# Start of PROVIDED DATA
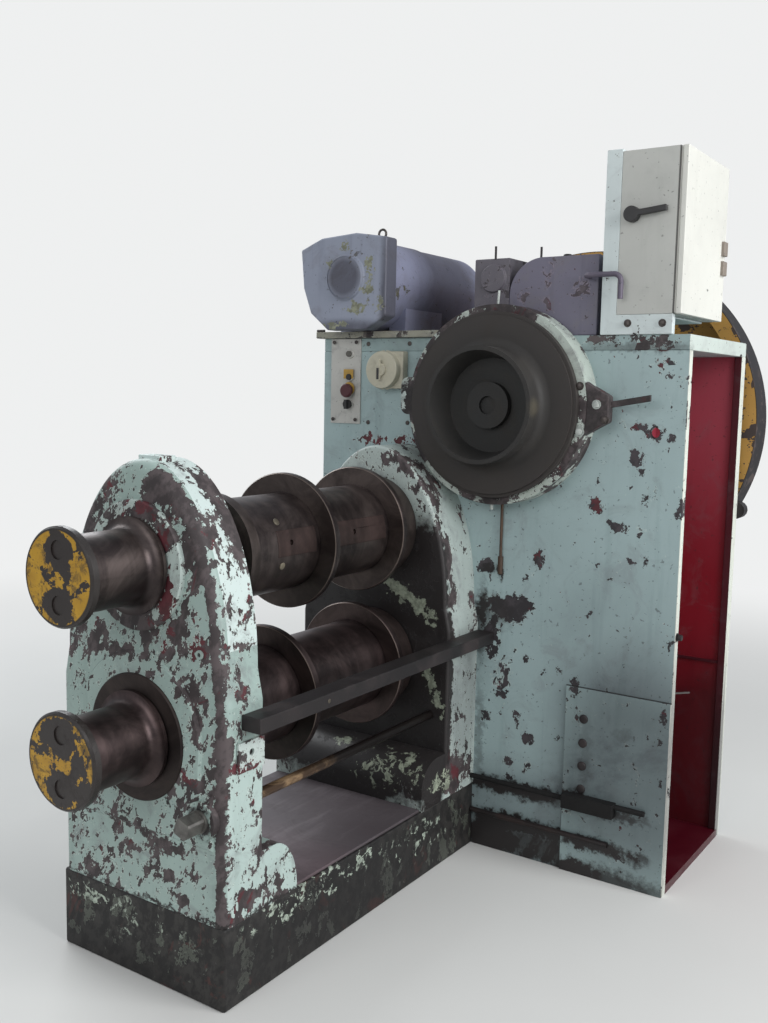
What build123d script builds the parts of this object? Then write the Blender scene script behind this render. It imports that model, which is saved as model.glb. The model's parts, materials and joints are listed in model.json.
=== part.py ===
"""Roll forging machine: two roll shafts between an outboard stand and an inboard housing on a box frame.

Millimetres, X to the right along the front, Y away from the outboard stand, Z up.
The origin lies in the middle of the underside of the bed.
"""
from build123d import *
import os

os.makedirs("parts", exist_ok=True)

# Fits, clearances and cutter margins
JOURNAL_GAP = 0.3
SEAT_GAP = 0.3
RUNNING_GAP = 6.0
WELD = 1.0
OVERCUT = 40.0

# Bed
BED_WIDTH = 615.0
BED_LENGTH = 1290.0
BED_HEIGHT = 224.0
BED_CORNER = 8.0
BED_PLATE_THICKNESS = 10.0
BED_PLATE_MARGIN = 8.0
STAND_FRONT = -BED_LENGTH / 2
FRAME_FRONT = BED_LENGTH / 2

# Roll shafts
CENTRE_DISTANCE = 460.0
LOWER_SHAFT_Z = 676.0
UPPER_SHAFT_Z = LOWER_SHAFT_Z + CENTRE_DISTANCE
SHAFT_OVERHANG = 255.0
DISC_RADIUS = 125.0
DISC_THICKNESS = 22.0
DISC_ROUND = 5.0
MARK_RADIUS = 24.0
MARK_PITCH = 68.0
MARK_DEPTH = 4.0
BARREL_RADIUS = 99.0
COLLAR_RADIUS = 129.0
COLLAR_WIDTH = 10.0
JOURNAL_RADIUS = 95.0
SHOULDER_RADIUS = 168.0
SHOULDER_FROM_STAND = 116.0
SHOULDER_WIDTH = 36.0
SEAT_RADIUS = 147.0
FLANGE_CLEARANCE = 22.0
FLANGE_RADIUS = CENTRE_DISTANCE / 2 - FLANGE_CLEARANCE
FLANGE_WIDTH = 24.0
FLANGE_CHAMFER = 3.0
UPPER_MID_FLANGE = 588.0
LOWER_MID_FLANGE = 506.0
REAR_FLANGE = 956.0
REAR_COLLAR_RADIUS = 172.0
REAR_JOURNAL_RADIUS = 120.0
KEY_WIDTH = 78.0
KEY_RISE = 1.5
KEY_DEPTH = 16.0
KEY_ANGLE = 9.0
KEY_HOLE_RADIUS = 8.0
KEY_HOLE_DEPTH = 9.0
FRONT_KEY_START = 102.0
REAR_KEY_START = 68.0
KEY_END_MARGIN = 16.0

# Outboard stand, inboard housing and the bearing covers
STAND_THICKNESS = 143.0
STAND_ROUND = 30.0
KNEE_RISE = 124.0
SHOULDER_RISE = 204.0
SHOULDER_INSET = 17.5
CROWN_RISE = 275.0
FOOT_LENGTH = 150.0
FOOT_FLAT = 54.0
FOOT_HEIGHT = 161.0
STAND_TOE = 9.0
OIL_PAD_WIDTH = 96.0
OIL_PAD_DEPTH = 58.0
OIL_PAD_HEIGHT = 8.0
OIL_CUP_RADIUS = 19.0
OIL_CUP_DEPTH = 12.0
COVER_RADIUS = 172.0
COVER_THICKNESS = 14.0
COVER_CHAMFER = 4.0
COVER_BORE_GAP = 3.0
BOSS_RADIUS = 232.0
BOSS_RISE = 8.0
BOSS_FLAT = 3.0
HOUSING_DEPTH = 197.0
HOUSING_ROUND = 10.0
HOUSING_TOE = 76.0

# Adjusting shaft, tie bar and the drilled tab under it
ADJUST_INSET = 68.5
ADJUST_X = BED_WIDTH / 2 - ADJUST_INSET
ADJUST_Z = 506.0
ADJUST_RADIUS = 15.0
ADJUST_REACH = 60.0
ADJUST_PAD_ABOVE = 68.0
ADJUST_PAD_BELOW = 81.0
ADJUST_PAD_INSET = 37.5
ADJUST_BOSS_RADIUS = 50.0
ADJUST_BOSS_LENGTH = 20.0
ADJUST_COLLAR_RADIUS = 30.0
ADJUST_COLLAR_WIDTH = 8.0
ADJUST_SQUARE = 44.0
ADJUST_SQUARE_LENGTH = 56.0
ADJUST_SQUARE_TURN = 20.0
ADJUST_SQUARE_CHAMFER = 5.0
TIE_BAR_WIDTH = 64.0
TIE_BAR_HEIGHT = 41.0
TIE_BAR_RISE = 60.0
TIE_BAR_LEAD = 60.0
TAB_LEAD = 43.0
TAB_DROP = 31.0
TAB_HEIGHT = 79.0
TAB_THICKNESS = 8.0
TAB_HOLE_RADIUS = 9.0
TAB_HOLE_DROP = 32.0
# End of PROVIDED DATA
__EXERCISE REQUIREMENTS__: Please write out the material word for word from its first line through the line holding "OVERCUT = 40.0", including both, and no line past it.

__SOLUTION TO THE PROBLEM__:
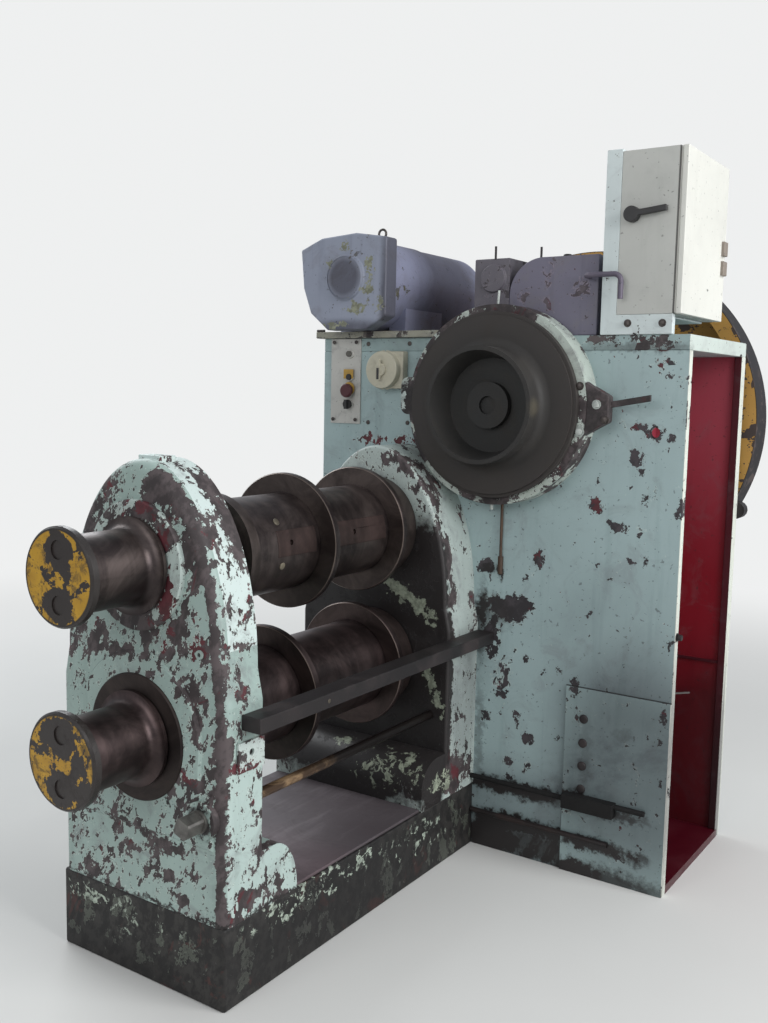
What build123d script builds the parts of this object? Then write the Blender scene script behind this render. It imports that model, which is saved as model.glb. The model's parts, materials and joints are listed in model.json.
=== part.py ===
"""Roll forging machine: two roll shafts between an outboard stand and an inboard housing on a box frame.

Millimetres, X to the right along the front, Y away from the outboard stand, Z up.
The origin lies in the middle of the underside of the bed.
"""
from build123d import *
import os

os.makedirs("parts", exist_ok=True)

# Fits, clearances and cutter margins
JOURNAL_GAP = 0.3
SEAT_GAP = 0.3
RUNNING_GAP = 6.0
WELD = 1.0
OVERCUT = 40.0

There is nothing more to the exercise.